Resulta necesario escribir sobre algunos procesos existenciales que hoy nos agobian, sustancialmente en una época donde el éxito parece medirse más por la apariencia que por la autenticidad. Reflexionar sobre estas emociones no es una señal de postración, sino de conciencia y de cambio. Y justamente en ese terreno resuena una pregunta que muchos nos hemos hecho en silencio: ¿alguna vez nos han felicitado por algo que hicimos bien y, en lugar de disfrutarlo, pensamos que fue suerte?
Si esa pregunta resulta conocida, probablemente se trata del famoso síndrome del impostor, ese eco interno que hace creer que no merecemos nuestros logros, aunque tengamos evidencia de lo contrario. Este fenómeno no es exclusivo de los grandes artistas, empresarios o académicos; está disperso en todos lados.
Lo curioso es que el síndrome del impostor no discrimina: aparece en las reuniones familiares, en el trabajo y hasta en grupos de amigos.
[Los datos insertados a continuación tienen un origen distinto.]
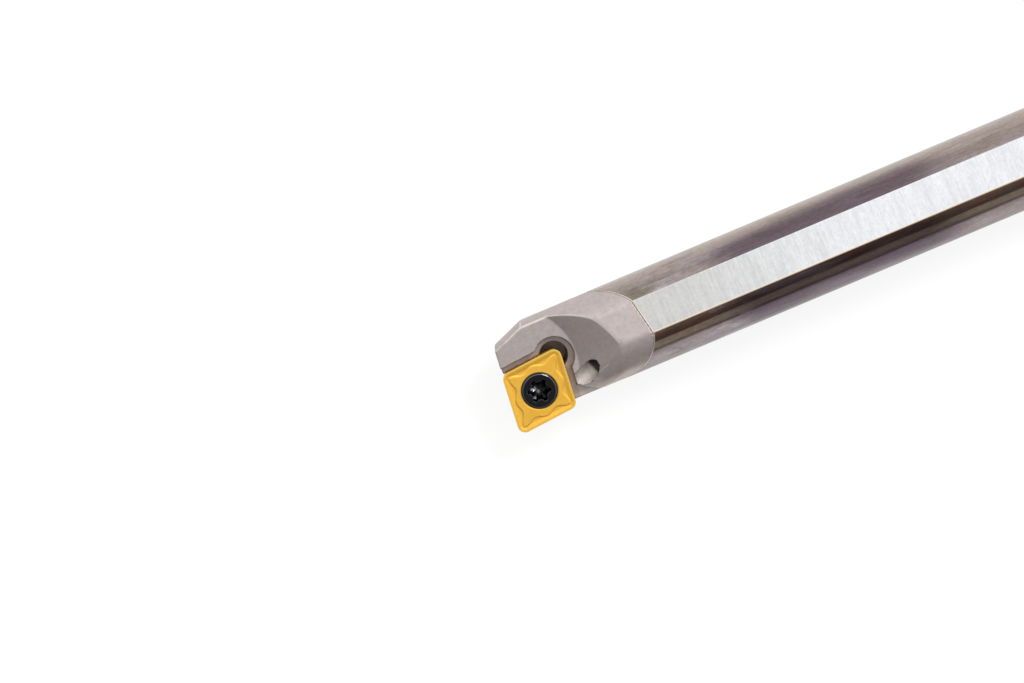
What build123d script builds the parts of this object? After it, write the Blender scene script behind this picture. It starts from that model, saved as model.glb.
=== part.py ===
"""Indexable boring bar: a carbide shank brazed to a steel head that carries one 80 degree insert.

Frame: the origin is the centre of the shank's rear end face. +X runs along the bar axis to the
cutting tip, +Y is the cutting side and +Z is up, square to the clamping flats. Millimetres.
"""

import os
from math import atan2, cos, degrees, radians, sin, tan

from build123d import *

# Bar
overall_length = 152.4
shank_diameter = 9.525
flat_depth = 0.36
rear_chamfer = 0.6
coolant_bore_diameter = 3.2
coolant_well_depth = 1.2

# Brazed vee joint between shank and head
ridge_setback = 11.6
vee_angle = 90.0
vee_roll = 11.4
braze_gap = 0.08

# Indexable insert
inscribed_circle = 6.35
insert_thickness = 2.38
corner_angle = 80.0
corner_radius = 0.8
flank_relief = 7.0
insert_bore_diameter = 2.8
countersink_mouth = 3.87
countersink_angle = 60.0

# Chip groove pressed into the rake face
rim_land = 0.15
groove_slope_width = 0.4
groove_depth = 0.13
island_drop = 0.02
island_inset = 0.82
island_wave = 0.19
island_wall_run = 0.12

# Where the insert sits
tip_offset = 5.95
radial_rake = 15.0
seat_gap = 0.01

# Head around the insert
head_relief_angle = 0.1
nose_length = 4.45
nose_angle = 21.5
nose_offset = 0.8
face_setback = 0.1
land_rise = 0.05
gullet_radius = 6.9
gullet_centre_back = 1.4
gullet_centre_in = 6.0
gullet_ramp = 35.2
ledge_drop = 0.8
ledge_width = 0.6
rear_wall_length = 5.1
exit_angle = 30.0
relief_radius = 1.44
relief_inset = 1.19
relief_depth = 0.35

# Coolant outlet
outlet_diameter = 1.84
outlet_back = 8.67
outlet_in = 3.35
outlet_rise = 0.54
outlet_plan_angle = 20.0
outlet_dive = 5.0

# Insert screw
screw_diameter = 2.5
screw_length = 4.5
screw_gap = 0.015
head_recess = 0.03
head_bevel_width = 0.28
head_bevel_height = 0.1
lobe_across_points = 2.4
lobe_across_flats = 1.75
lobe_hollow_radius = 0.51
lobe_depth = 0.95
screw_tip_chamfer = 0.3

# Cutting tools are this much larger than what they cut
far = 30.0

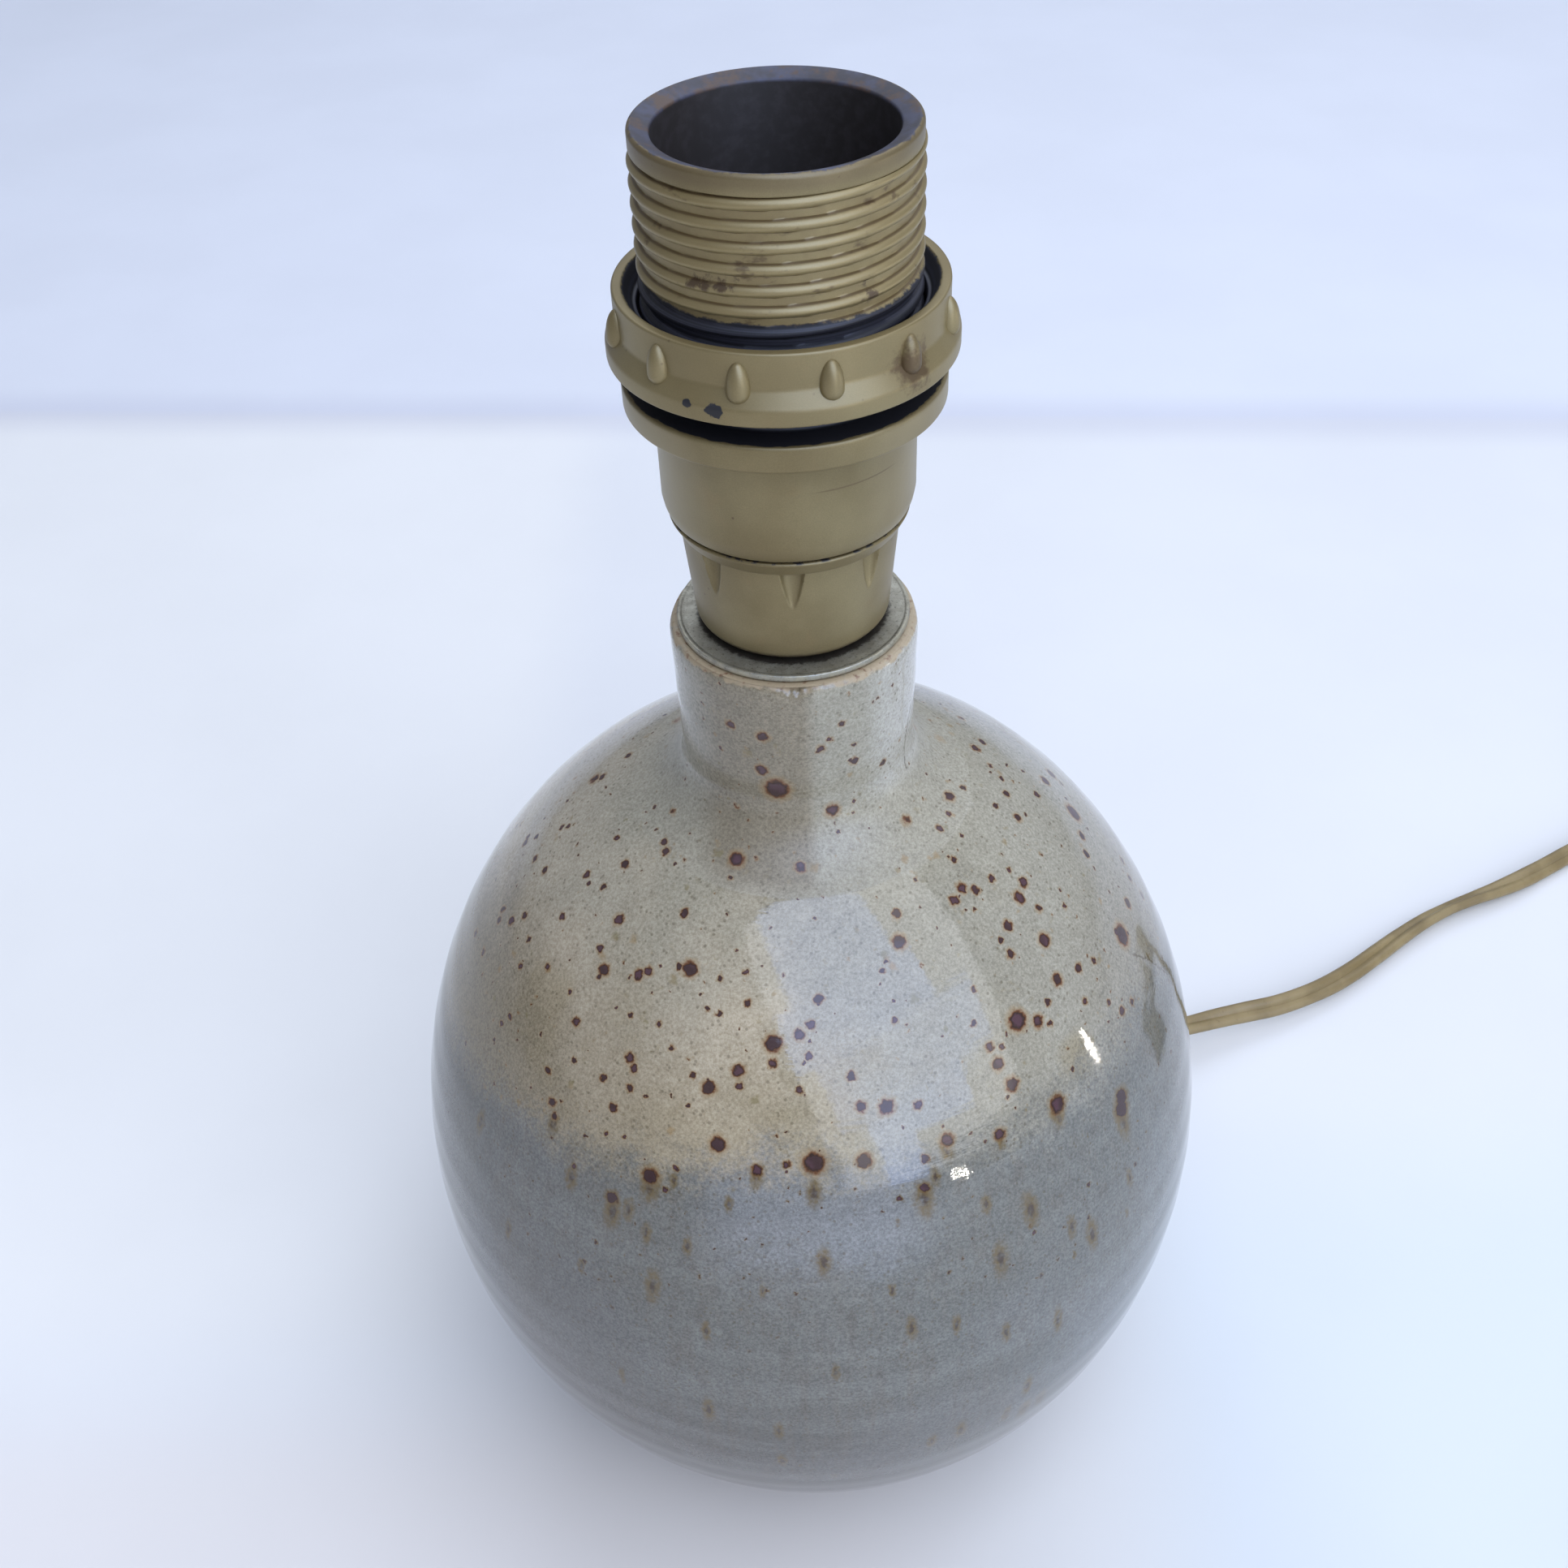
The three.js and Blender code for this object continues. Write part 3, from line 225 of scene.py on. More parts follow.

Todos, en algún momento, lo hemos sentido camuflado bajo la humildad o el perfeccionismo.
En los espacios sociales, este síndrome se disfraza de inseguridad. Alguien nos invita a una reunión o nos incluyen en un proyecto y, en lugar de disfrutarlo, pensamos que fue por compromiso o por lástima. Las redes sociales lo agravan: comparar nuestras vidas con los “éxitos” de los demás genera un espejo distorsionado. Terminamos creyendo que todos son más capaces, más felices o más auténticos que nosotros. Obviamente, nadie quiere publicar sus inseguridades. Lo social, entonces, se vuelve un escenario de dudas disfrazado de conexión, donde el reconocimiento de los otros pesa más que la percepción que tenemos de nosotros mismos.
En lo económico, el síndrome del impostor se traduce en miedo a avanzar. Muchos profesionales se sabotean rechazando méritos, evitando cobrar lo justo o frenando proyectos porque sienten que “no son tan buenos” o que la estimación de sus honorarios es una exageración. En tiempos donde el éxito se calcula en cifras y logros, sentir que no merecemos el fruto de nuestro esfuerzo puede llevarnos a una suerte de autocensura financiera.
Algunos emprendedores, por ejemplo, no se atreven a subir precios, y empleados talentosos no solicitan ascensos o aumentos, no por falta de capacidad, sino por exceso de dudas. Esa sensación de “engaño” hace que la economía emocional pese más que la real. Si a todo esto le añadimos el peso asfixiante de nuestra economía plena de distorsiones, resulta irremediable valorar que la imagen que encontramos en proyectos económicos similares al nuestro, se magnifique en solo el éxito como efecto, sin estudiar todo el complejo proceso que significa haber llegado al mismo.
El hogar tampoco está libre de este fenómeno. En el ámbito familiar, el síndrome del impostor aparece cuando asumimos que no estamos a la altura del rol que ocupamos: el hijo que siente no ser tan exitoso como sus hermanos, la madre que duda de su crianza, o el joven que piensa que decepciona a sus padres. Muchas veces, la presión proviene de patrones heredados de exigencia o de discursos comparativos. Así, lo que debería ser un espacio de apoyo puede transformarse en una fuente silenciosa de autoexigencia, recriminación y culpa.
Romper ese círculo no es cosa de un día, pero hay un punto de partida: reconocer el valor de nuestros procesos porque son propios. Dejar de ver los logros como casualidades y empezar a verlos como consecuencia del esfuerzo. Hablar del tema, compartir nuestras incertidumbres y normalizar el error son pasos hacia una percepción más cordial de uno mismo. Al final, el síndrome del impostor no se “alivia” con diplomas ni con aplausos, sino con autocompasión sana y honestidad, con “ponernos” de nuestro lado. El verdadero éxito empieza cuando dejamos de fingir saberlo todo y aceptamos que aprender también es un logro.
La próxima vez que pensemos en “no lo merezco”, podríamos realzar la idea y concluir: “sí, claro que lo merezco y, además, lo trabajé”.